Since retired, he is writing a book
and has graciously allowed me
 to share a sample of his work.


Rod Duke

Hunter/Prey

 In the 70’s, Mutual of Omaha sponsored a nature based television show called “Wild Kingdom.” My most prominent memory of the show is of a cheetah chasing a gazelle. There is a fluidity, and rhythmic dance between the hunter and prey as the chase ensues. The gazelle gallops quickly, zigzagging to change directions as the cheetah closes the distance with every stride. The cheetah effortlessly pounces onto the gazelle and brings it crashing into the dust. Claws grip sheering muscles and fangs sink into tensed sinew. The violent thrashing of the two forms become lost in the dirty haze as the hunter savors its fallen prey.


 The chase was always my favorite part of policing. I wanted to rid my areas of patrol of its criminal element, but I didn’t want it to be easy. I didn’t care if they wouldn’t go quietly. Secretly, I wanted them to run. I silently dared them to. The younger they were, the more likely they were to try you. To a teenager, a twenty, to thirty year old is an “old man.” They think that they can out run you. They think that if they challenged your authority in a foot race that they would be victorious. Isn’t it the folly of youth that they believe that they are invincible, immortal?

 The young never seem to fathom that their elders once believed that we were gods too, but eventually had to face their own mortality. It was the chase that returned my youth, my vitality, and my power!

Whenever I arrived on the scene, I’d access the body language of those I approached. Watching their hands for sudden movement and looking for cues to pinpoint who was considering flight.

 Another telltale sign of a runner was when their face is turned towards you, but their body is slightly shifted in the direction of an exit. For this subject, I would slowly move towards the direction their body telegraphed and wait.
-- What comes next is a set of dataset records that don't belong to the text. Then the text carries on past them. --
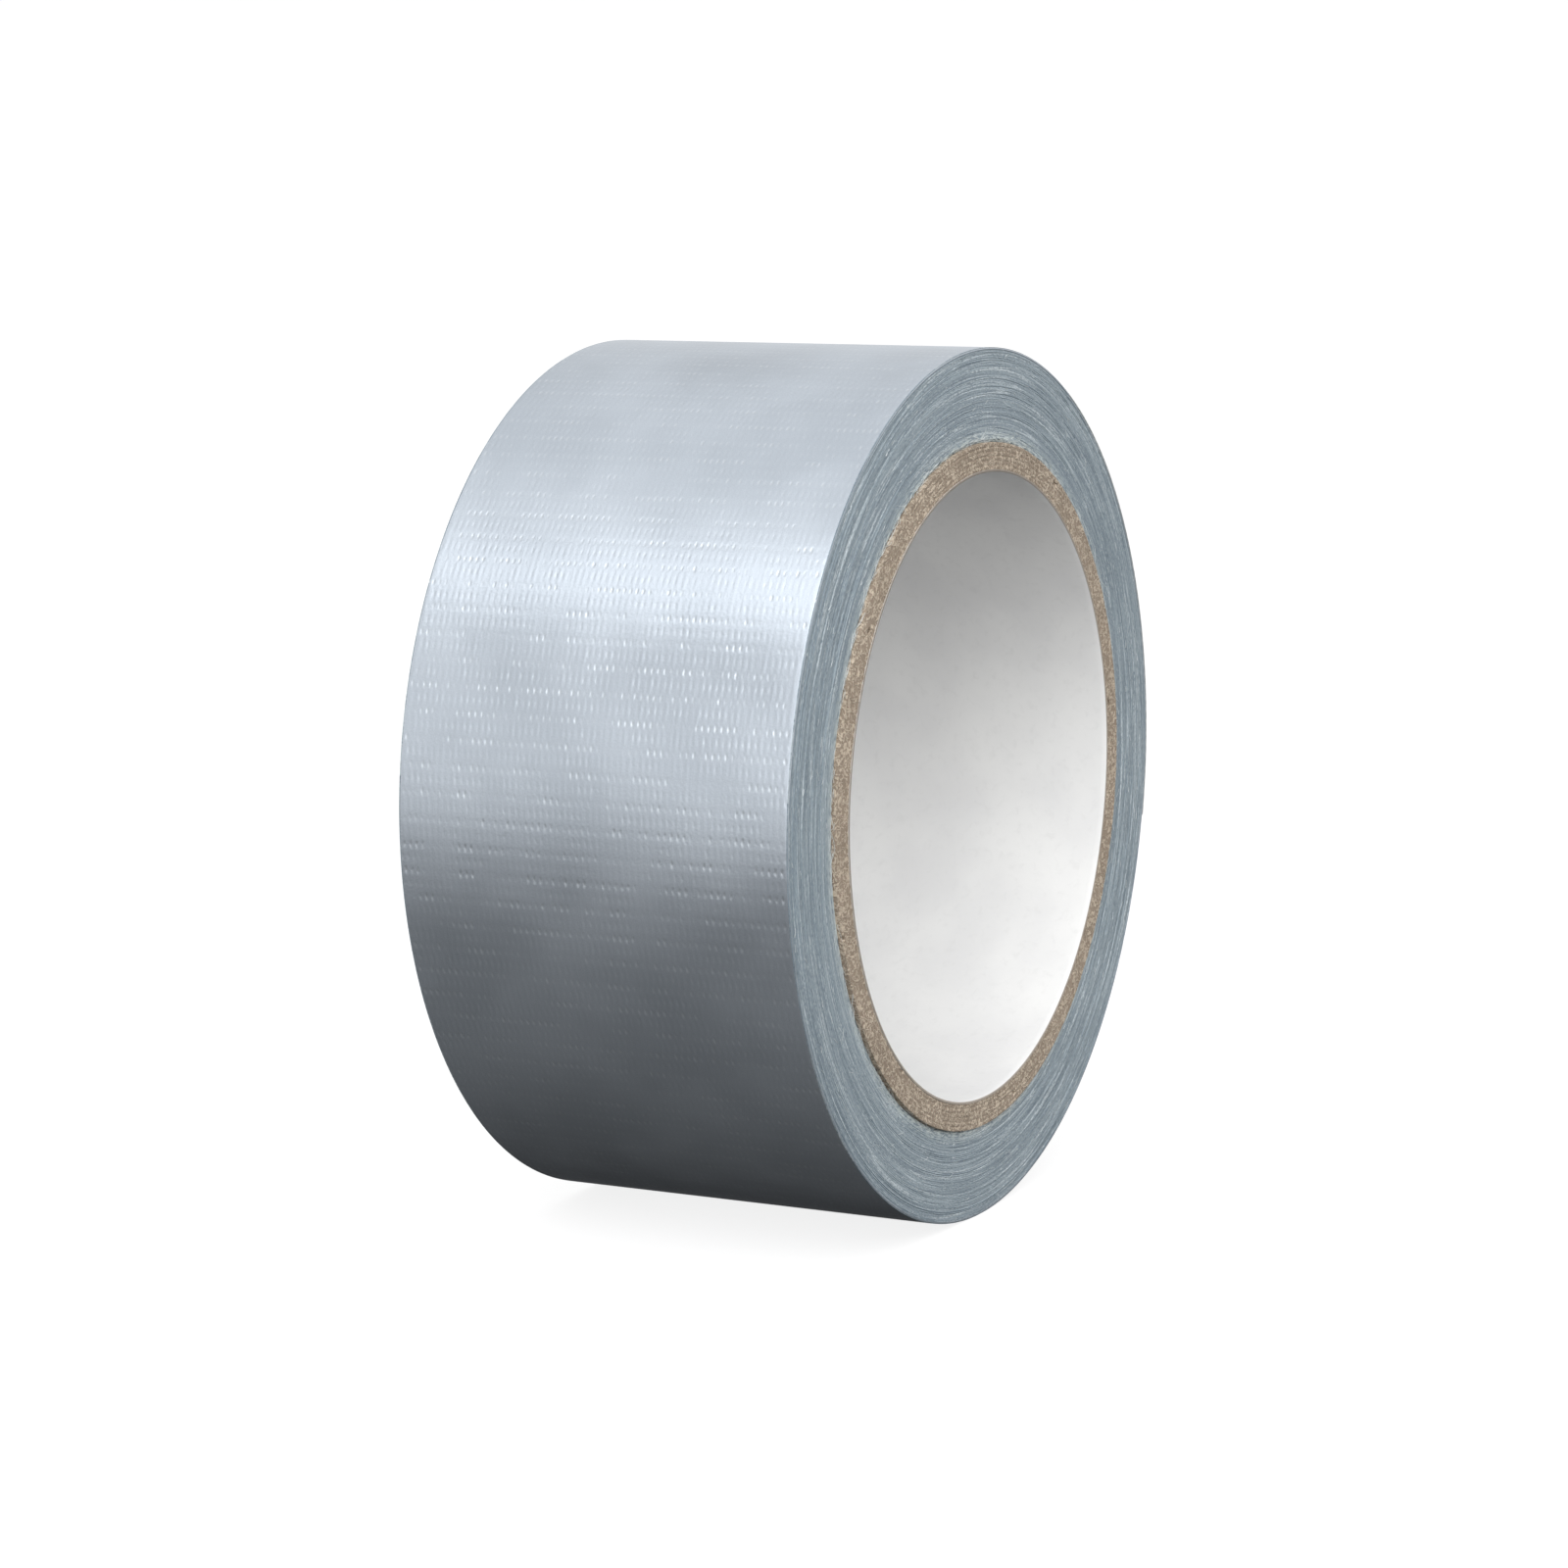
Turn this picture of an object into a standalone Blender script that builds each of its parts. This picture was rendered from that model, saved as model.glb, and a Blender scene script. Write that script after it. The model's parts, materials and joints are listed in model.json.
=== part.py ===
"""Duct tape roll: a spiral-wound board core, the tape wound on it, and the tape's free end.

The roll stands on its rim. The origin is the middle of the bore and the roll's axis is Y.
Angles are measured in the XZ plane from +X towards +Z. Every round surface is made of flat
facets between the same columns, so that nested layers stay parallel to each other.
Seen from -Y the tape winds outwards clockwise. Its last stretch, the lead, is a strip of
film, scrim and adhesive in short segments, each hinged to the one before it, so that it
can be peeled off the roll. Lengths are in metres.
"""

import math

import bmesh
import bpy
from mathutils import Vector

MM = 0.001

# Driving dimensions
TAPE_WIDTH = 50.0 * MM
BORE_RADIUS = 38.1 * MM
CORE_WALL = 3.5 * MM
CORE_OVERHANG = 0.5 * MM  # how far the core stands out of the tape on each side
OUTER_RADIUS = 53.0 * MM  # over the free end, the roll's highest point
TURN_PITCH = 0.225 * MM  # rise of the spiral in one turn

# Board core
LINER_THICKNESS = 0.25 * MM
PLY_COUNT = 6
GLUE_LINE = 0.02 * MM  # gap between two layers that are stuck together
SEAM_GAP = 0.15 * MM  # between the edges of a ply's strip, along the core
SEAM_RISE_PER_DEGREE = 0.324 * MM  # how far the seam moves along the core
LINER_SEAM_DEGREES = 95.0  # where the liner's seam leaves the -Y face
SEAM_STAGGER_DEGREES = 137.0  # from one ply's seam to the next one's
SEAM_STATION_DEGREES = 4.5
CUTTER_MARGIN = 1.0 * MM

# Tape laminate, from the sticky side outwards
ADHESIVE_THICKNESS = 0.05 * MM
SCRIM_THICKNESS = 0.08 * MM
FILM_THICKNESS = 0.06 * MM
LAMINATE_LINE = 0.01 * MM

# Columns: the facets' edges, numbered round the roll
COLUMNS = 80
COLUMN_DEGREES = 360.0 / COLUMNS
FIRST_COLUMN_DEGREES = COLUMN_DEGREES / 2  # a facet then faces straight down

# Lead
LEAD_SEGMENTS = 8
COLUMNS_PER_SEGMENT = 2
PEEL_COLUMN = 13
FREE_END_COLUMN = PEEL_COLUMN - LEAD_SEGMENTS * COLUMNS_PER_SEGMENT
SEGMENT_GAP = 0.1 * MM  # between the end faces of two segments
STEP_SHARE = 0.02  # of a column, taken by the step where the lead begins

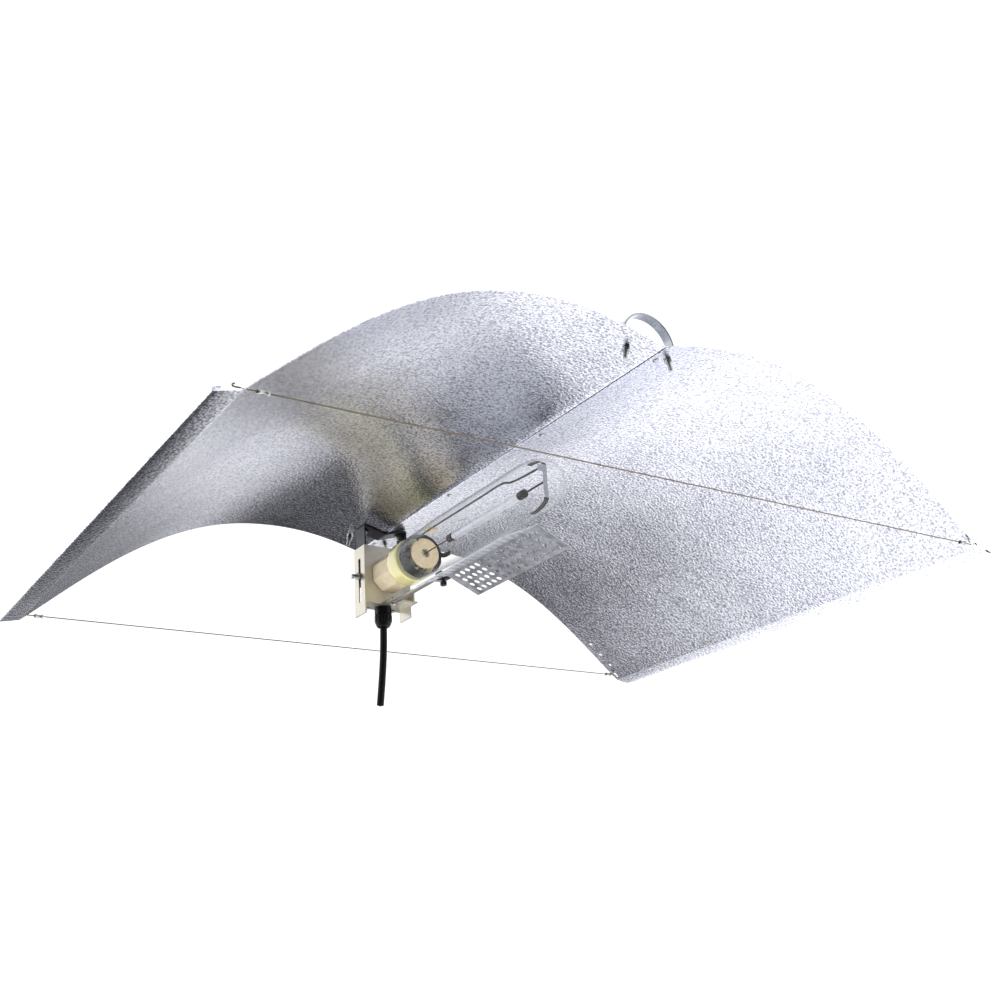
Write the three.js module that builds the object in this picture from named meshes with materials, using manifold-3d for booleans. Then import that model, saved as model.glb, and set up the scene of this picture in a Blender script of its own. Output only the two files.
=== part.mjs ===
// Winged grow-lamp reflector, in millimetres, +Z up, ridge along Y.
// Shapes are drawn with the ridge line at z = 0; the whole group is then lowered so that
// the origin is the point it hangs from.
import * as THREE from "three";
import { mergeVertices } from "three/addons/utils/BufferGeometryUtils.js";
import Module from "manifold-3d";

const wasm = await Module();
wasm.setup();

// ---- driving dimensions ----
const GAP = 0.3; // between touching pieces
const LENGTH = 700; // reflector, along the ridge
const SHEET = 1; // reflector sheet thickness
const WING = [[0, 0], [233, 76], [370, -72], [470, -155]]; // right wing's curve, x and z
const SPLIT_X = 140; // where a wing's flexing part starts
const LIP = [23, -5]; // outer edge flange
const HEM_R = 1.6;
const HANG_Z = 52; // inside of the arches' crowns above the ridge
const ARCH_Y = 320;
const ARCH_R = 34.5; // centre line of the strap
const ARCH_BOLT_X = 28.5;
const WIRE_Y = 345;
const WIRE_Z = -150;
const HANGER = { y0: 264.3, y1: 290, half: 33, foot: -80, t: 2, boltX: 25, boltY: 277 };
const CAR = { front: 262, back: 292.3, t: 2, x: 34.3, top: -23, bottom: -122, shelf: -106, tabY: 240 };
const SLOT = { y: 277, top: -40, bottom: -104, w: 6.4 };
const CLAMP_Z = -66;
const LAMP_Z = -65;
const ARM_Z = -108.3;
const SPREAD = { y0: -100, y1: 105, z: -112, half: 47, slope: 24, pitch: 11.7, hole: 3.7 };
const GLAND_Y = 278;

// ---- materials ----
const MAT = {
  sheet: ["#d3d5d8", 0.35, 0.9],
  chrome: ["#d8dadc", 0.12, 1],
  zinc: ["#b4b1a6", 0.4, 0.9],
  plate: ["#cfc6ab", 0.45, 0.6],
  dark: ["#3a3a3c", 0.5, 0.6],
  wire: ["#8a7a68", 0.4, 0.9],
  porcelain: ["#e4dba6", 0.2, 0],
  block: ["#d9c9a2", 0.35, 0],
  brass: ["#b99b5a", 0.35, 0.9],
  black: ["#151515", 0.45, 0],
  cord: ["#1b1b1c", 0.6, 0],
  glass: ["#dfe6ea", 0.05, 0],
  getter: ["#17120f", 0.15, 0.3],
  ceramic: ["#c9b48e", 0.6, 0],
  arc: ["#c4c8cc", 0.3, 0],
};
for (const key of Object.keys(MAT)) {
  const [color, roughness, metalness] = MAT[key];
  MAT[key] = new THREE.MeshStandardMaterial({ color, roughness, metalness });
}
Object.assign(MAT.glass, { transparent: true, opacity: 0.35 });

const group = new THREE.Group();
group.name = "grow_lamp";
group.position.z = -HANG_Z;

function add(name, geometry, material) {
  const mesh = new THREE.Mesh(geometry, MAT[material]);
  mesh.name = name;
  group.add(mesh);
  return mesh;
}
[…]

 When their body lines up, the sprint starts and the hunt begins. I was always quick, but the Marine Corps and the police academy gave me endurance. While on foot patrol, we were exiting northbound from 4950 S. State Street and entering the playground that was centered between 50, XXXXX4947 S. Federal.

A lone teen wearing black from head to toe slowly started walking backwards as we were moving towards him. As unusual as it was for him to be standing in the middle of the playground at eight-ish in the morning, it was not a crime. However, his attire, which made him non-descriptive and his sudden decision to move way from us made him look suspicious.

 Drug dealers and shooters are normally adorned in basic black. It is their uniform of the day. I smile as he slowly increases his backwards paces.

 “Good Morning! Going somewhere?” I call out through my grin. He lets out a giggle as he returns my smile and turns his body slightly leftward and towards the gallery of the adjacent building.

We are within the first quarter of the playground, but he has trotted into the opposite edge and approximately 20 feet from the building’s opening. I have almost double that distance to close on him if I want to catch him.

 I call out to him once more. “Hey, don’t make me chase you!” I shouted through my grin and slight chuckle, but he did not heed my warning. I liked that. His head and the rest of his body swiftly swiveled around as I pulled out my wooden baton and drew in a lung filling breath.

The chase was on. The first steps we took in sync but I watched his feet and doubled my stride to intercept him. He wasn’t as fast as he thought he was because I had made it through the playground before he was within ten feet of the breezeway.

I was feeling the burn in my thighs as I dug into the unyielding pavement. He could hear me closing in.

My prey tried to trick me as he entered the building. He stomped his feet and zigzagged to feint a decision to run towards the stairs and lead the chase upwards. I mimicked his movement and stomped as loudly as he did to let him know how much ground I’d gained and that I was upon him.

“You know I’ve got you don’t you!” My voice echoed as we dashed through the building and towards the next. “Ahhh! Ahhhhh! Was all he could utter.

“Come here! I growled as I leapt upon his back as he tried to change direction in the final seconds of our chase.

 “Ahhhhhh! Momma!” He screamed as our bodies hit the moist grass.

Still riding his back, I held onto his coat collar.

“Boop.” Was the sound his head made when I lightly tapped him onto the back of it with my baton.

“I told you not to run from me didn’t I?”

 I cuffed him and rolled him over. During my protective pat down I found a 50 pack of rock cocaine on his person.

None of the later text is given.